Bisher ist die Arbeit der Landwirte kompliziert. Beispiel: Düngen. Noch bevor ein Bauer düngen kann, muss er alles dokumentieren, etwa was und wie viel er düngen will. Wann immer es aufs Feld geht, heißt es davor: Ab ins Büro, Ordner und Laptop sind Arbeitsgerät. Saatgut, Düngemittel, Tierfutter: Alles, was auf den Hof kommt, muss der Landwirt notieren. Aber auch nach der Arbeit geht's wieder ins Büro. Welches Feld wurde wann gedüngt? Und mit was: Gülle, Mist, Kompost oder Mineraldünger? Und wie viel davon? Das setzt viele Landwirte unter Druck und belastet sie, auch weil Bußgelder drohen, wenn die Dokumentation nicht passt.

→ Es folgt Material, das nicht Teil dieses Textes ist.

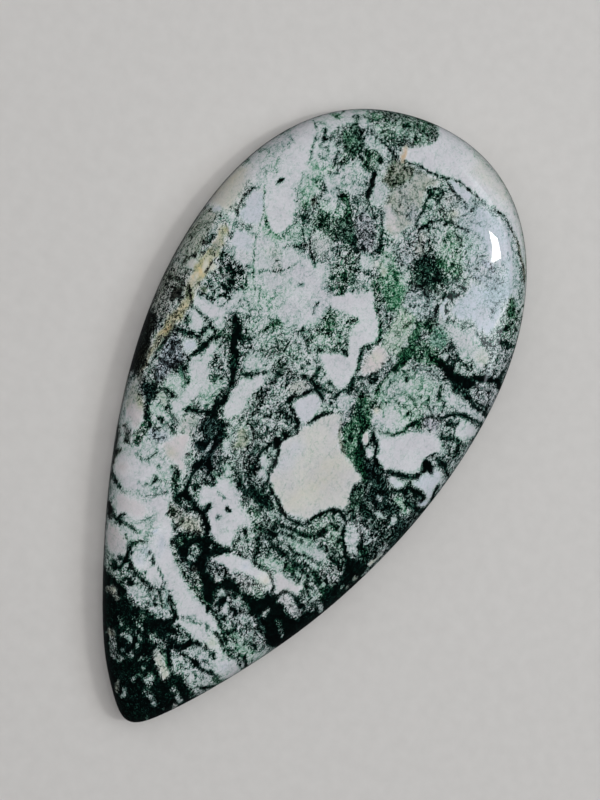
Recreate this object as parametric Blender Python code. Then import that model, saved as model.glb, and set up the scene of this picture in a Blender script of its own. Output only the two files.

"Stoffstrombilanz" als bürokratisches Ungetüm
Doch diese Dokumentation (Stoffstrombilanz heißt der Fachbegriff) hat auch seine Gründe. Die Bilanz soll einen Überblick über die Nährstoffeffizienz der landwirtschaftlichen Produktion eines Betriebes geben. Stickstoff oder Phosphor etwa kommen in den landwirtschaftlichen Betrieb in Form von Düngemitteln, außerdem werden Futtermittel, Saatgut und Tiere zugekauft. Die Abfuhr von Nährstoffen aus dem Betrieb erfolgt über den Verkauf von tierischen und pflanzlichen Produkten.
Durch die Dokumentation – so das Ziel – kann der Landwirt selbst seinen Betrieb optimieren. Befürworter der Dokumentation ist die Wasserwirtschaft. Sie erhofft sich Rückschlüsse darauf, wer etwa für eine Nitratbelastung des Grundwassers verantwortlich sein könnte. Die Kritiker, vor allem die Landwirte, halten die Stoffstrombilanz für ein bürokratisches Ungetüm.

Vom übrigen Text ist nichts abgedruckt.